(Entries with model source code)

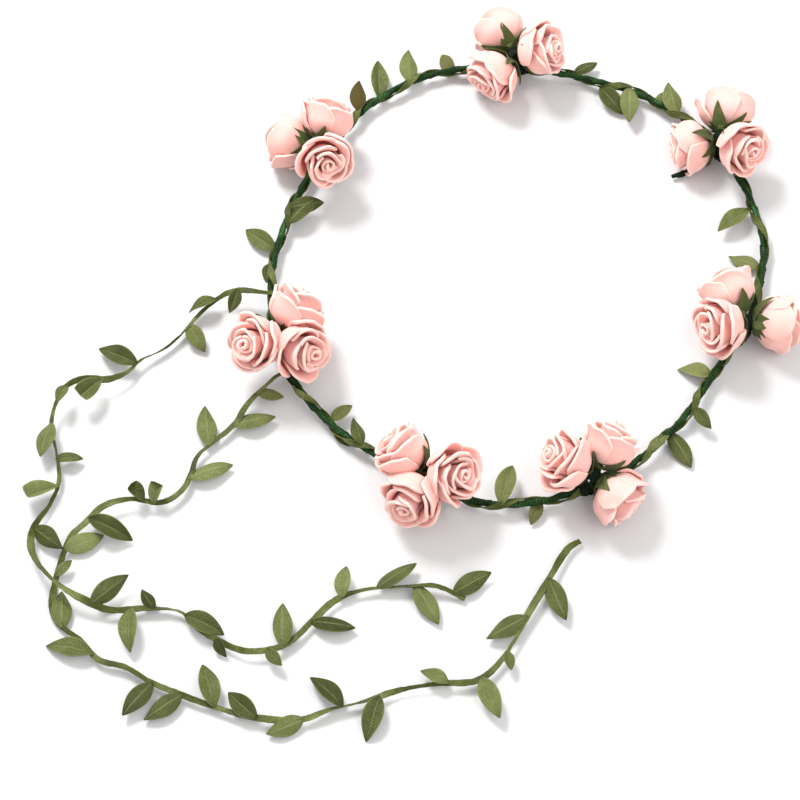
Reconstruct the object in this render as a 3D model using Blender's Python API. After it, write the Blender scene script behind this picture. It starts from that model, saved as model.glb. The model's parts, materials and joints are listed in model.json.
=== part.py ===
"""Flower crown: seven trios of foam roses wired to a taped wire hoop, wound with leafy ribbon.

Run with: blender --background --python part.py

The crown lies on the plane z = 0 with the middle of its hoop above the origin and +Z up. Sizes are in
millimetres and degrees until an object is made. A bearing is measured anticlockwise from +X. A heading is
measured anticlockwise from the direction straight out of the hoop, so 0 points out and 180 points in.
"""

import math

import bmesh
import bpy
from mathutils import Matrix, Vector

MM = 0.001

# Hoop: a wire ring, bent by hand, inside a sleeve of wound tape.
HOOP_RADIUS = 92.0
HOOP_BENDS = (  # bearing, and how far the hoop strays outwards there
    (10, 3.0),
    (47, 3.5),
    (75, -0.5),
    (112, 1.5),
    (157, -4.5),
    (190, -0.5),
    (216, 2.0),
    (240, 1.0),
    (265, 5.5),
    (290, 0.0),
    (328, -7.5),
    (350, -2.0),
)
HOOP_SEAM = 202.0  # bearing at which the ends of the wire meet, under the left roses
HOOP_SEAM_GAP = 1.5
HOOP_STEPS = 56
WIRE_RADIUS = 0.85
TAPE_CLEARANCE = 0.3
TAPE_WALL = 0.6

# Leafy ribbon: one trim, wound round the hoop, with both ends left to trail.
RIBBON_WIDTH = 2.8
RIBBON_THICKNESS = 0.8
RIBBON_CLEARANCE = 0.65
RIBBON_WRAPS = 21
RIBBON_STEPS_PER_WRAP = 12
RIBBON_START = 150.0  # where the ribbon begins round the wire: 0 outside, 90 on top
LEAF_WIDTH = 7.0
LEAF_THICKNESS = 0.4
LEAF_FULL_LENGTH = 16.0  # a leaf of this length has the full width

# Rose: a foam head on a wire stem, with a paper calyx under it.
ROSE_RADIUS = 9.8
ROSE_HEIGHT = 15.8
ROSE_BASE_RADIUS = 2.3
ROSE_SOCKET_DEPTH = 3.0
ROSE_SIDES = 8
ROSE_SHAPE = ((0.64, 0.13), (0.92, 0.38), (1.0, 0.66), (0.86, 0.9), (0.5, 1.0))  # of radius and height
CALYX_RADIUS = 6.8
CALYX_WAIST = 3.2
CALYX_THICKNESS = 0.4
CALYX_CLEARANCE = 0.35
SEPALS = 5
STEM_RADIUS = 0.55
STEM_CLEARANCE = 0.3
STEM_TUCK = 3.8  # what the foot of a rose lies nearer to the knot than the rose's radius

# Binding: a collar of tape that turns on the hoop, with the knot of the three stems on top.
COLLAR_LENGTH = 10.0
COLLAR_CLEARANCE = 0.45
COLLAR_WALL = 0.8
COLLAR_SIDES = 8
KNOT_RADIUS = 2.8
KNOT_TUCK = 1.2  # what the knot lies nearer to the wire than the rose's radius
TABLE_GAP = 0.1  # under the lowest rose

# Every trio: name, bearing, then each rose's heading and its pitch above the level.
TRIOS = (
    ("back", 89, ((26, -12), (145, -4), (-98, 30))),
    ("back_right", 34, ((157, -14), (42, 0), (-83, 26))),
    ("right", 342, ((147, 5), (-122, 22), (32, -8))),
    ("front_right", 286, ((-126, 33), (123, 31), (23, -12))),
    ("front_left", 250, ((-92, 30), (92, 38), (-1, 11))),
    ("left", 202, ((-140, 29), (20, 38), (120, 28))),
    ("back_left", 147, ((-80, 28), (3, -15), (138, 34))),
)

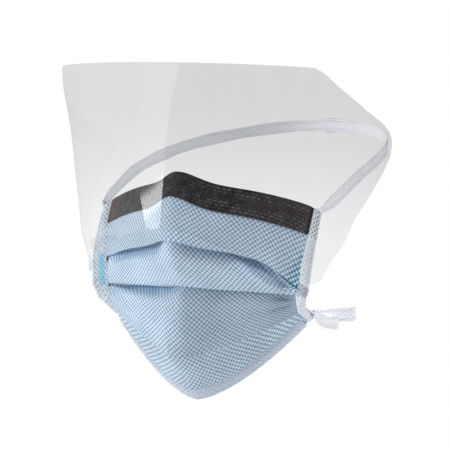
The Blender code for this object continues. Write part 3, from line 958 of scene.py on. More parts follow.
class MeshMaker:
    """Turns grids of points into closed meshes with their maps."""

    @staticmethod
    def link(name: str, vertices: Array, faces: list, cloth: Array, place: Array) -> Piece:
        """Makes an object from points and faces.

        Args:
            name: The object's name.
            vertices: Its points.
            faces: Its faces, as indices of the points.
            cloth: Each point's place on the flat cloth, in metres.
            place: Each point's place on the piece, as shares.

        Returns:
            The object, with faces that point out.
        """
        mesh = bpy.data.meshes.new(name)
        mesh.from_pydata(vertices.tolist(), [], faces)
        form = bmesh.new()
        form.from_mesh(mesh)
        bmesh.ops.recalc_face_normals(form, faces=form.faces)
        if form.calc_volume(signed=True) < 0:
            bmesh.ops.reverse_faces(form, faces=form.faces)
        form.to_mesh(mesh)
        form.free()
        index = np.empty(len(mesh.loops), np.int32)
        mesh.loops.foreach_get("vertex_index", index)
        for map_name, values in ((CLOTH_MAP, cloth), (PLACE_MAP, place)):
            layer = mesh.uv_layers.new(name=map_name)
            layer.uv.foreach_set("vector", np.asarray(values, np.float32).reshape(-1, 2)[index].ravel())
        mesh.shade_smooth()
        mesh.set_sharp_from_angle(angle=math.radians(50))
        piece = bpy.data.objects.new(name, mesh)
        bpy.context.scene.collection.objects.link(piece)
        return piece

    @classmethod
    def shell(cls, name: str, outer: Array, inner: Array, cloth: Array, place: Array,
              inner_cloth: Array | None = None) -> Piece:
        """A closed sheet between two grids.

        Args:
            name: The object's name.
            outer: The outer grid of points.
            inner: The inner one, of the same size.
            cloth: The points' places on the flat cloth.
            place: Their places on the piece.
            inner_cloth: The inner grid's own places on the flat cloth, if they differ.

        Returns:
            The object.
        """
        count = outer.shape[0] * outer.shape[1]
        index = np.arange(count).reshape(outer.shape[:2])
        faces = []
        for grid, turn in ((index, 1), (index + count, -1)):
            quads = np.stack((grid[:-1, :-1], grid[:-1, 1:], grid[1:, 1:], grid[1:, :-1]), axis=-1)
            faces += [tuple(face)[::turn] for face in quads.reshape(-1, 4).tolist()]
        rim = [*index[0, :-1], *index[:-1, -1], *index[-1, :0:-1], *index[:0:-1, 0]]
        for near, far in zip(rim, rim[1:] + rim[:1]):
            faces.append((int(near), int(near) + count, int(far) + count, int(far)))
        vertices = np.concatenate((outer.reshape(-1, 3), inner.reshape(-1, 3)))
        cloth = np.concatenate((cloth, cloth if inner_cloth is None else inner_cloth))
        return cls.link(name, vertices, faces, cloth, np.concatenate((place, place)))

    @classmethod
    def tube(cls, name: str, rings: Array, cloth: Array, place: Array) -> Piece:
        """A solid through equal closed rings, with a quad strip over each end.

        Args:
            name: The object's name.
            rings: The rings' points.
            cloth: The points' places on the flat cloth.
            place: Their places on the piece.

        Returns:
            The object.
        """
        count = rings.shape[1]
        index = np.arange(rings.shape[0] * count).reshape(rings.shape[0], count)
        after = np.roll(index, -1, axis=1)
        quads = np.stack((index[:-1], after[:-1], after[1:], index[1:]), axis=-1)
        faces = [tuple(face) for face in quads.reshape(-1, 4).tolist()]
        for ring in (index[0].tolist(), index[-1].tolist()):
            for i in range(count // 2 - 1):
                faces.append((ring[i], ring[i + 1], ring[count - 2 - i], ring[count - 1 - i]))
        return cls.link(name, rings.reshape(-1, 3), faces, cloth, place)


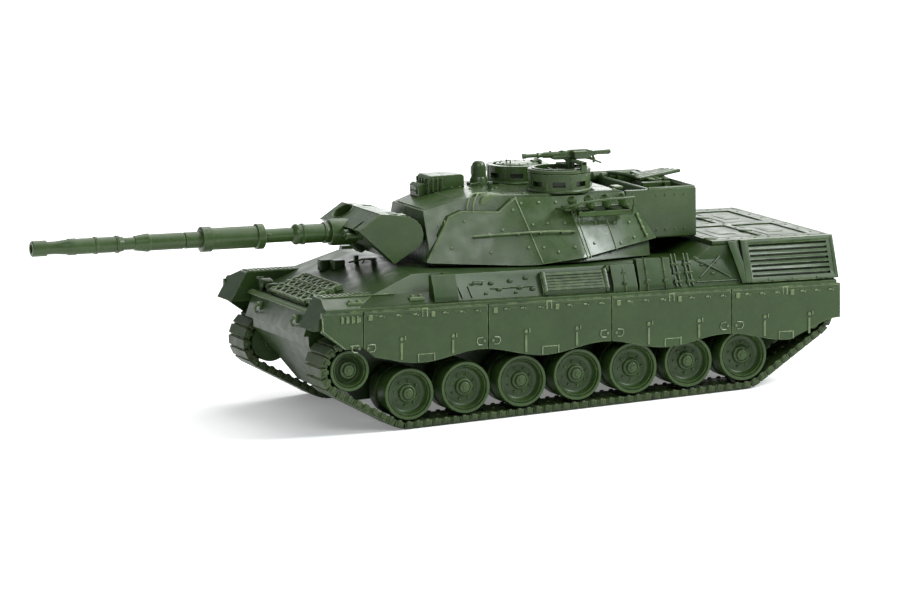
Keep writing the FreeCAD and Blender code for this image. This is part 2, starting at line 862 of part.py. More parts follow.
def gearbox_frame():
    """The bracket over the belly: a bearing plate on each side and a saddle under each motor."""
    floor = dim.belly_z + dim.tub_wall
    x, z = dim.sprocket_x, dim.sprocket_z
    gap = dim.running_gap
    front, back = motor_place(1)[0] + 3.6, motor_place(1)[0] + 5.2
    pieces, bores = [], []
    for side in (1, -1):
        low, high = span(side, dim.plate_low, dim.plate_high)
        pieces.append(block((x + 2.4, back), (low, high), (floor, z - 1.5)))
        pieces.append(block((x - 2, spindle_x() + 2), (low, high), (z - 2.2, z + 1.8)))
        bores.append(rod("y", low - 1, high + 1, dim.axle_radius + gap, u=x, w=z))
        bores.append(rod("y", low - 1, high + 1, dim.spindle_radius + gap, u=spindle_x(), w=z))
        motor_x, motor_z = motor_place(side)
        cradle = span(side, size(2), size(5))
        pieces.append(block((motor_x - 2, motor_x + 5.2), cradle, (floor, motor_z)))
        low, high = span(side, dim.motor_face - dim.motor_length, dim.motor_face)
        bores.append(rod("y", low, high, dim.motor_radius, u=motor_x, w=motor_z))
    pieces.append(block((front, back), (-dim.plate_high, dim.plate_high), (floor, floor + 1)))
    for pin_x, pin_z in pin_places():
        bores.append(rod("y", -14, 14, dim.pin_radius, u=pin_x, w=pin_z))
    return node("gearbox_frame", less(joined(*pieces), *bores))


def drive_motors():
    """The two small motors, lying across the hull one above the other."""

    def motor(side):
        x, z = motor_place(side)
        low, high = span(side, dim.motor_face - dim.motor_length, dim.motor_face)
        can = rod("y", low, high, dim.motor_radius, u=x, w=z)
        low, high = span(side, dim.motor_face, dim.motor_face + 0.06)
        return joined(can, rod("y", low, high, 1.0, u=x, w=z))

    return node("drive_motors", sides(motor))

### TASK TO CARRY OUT
Reproduce every line of the listing above in which the string "follow" appears.

### THE RESULT
The Blender code for this object continues. Write part 3, from line 958 of scene.py on. More parts follow.
Keep writing the FreeCAD and Blender code for this image. This is part 2, starting at line 862 of part.py. More parts follow.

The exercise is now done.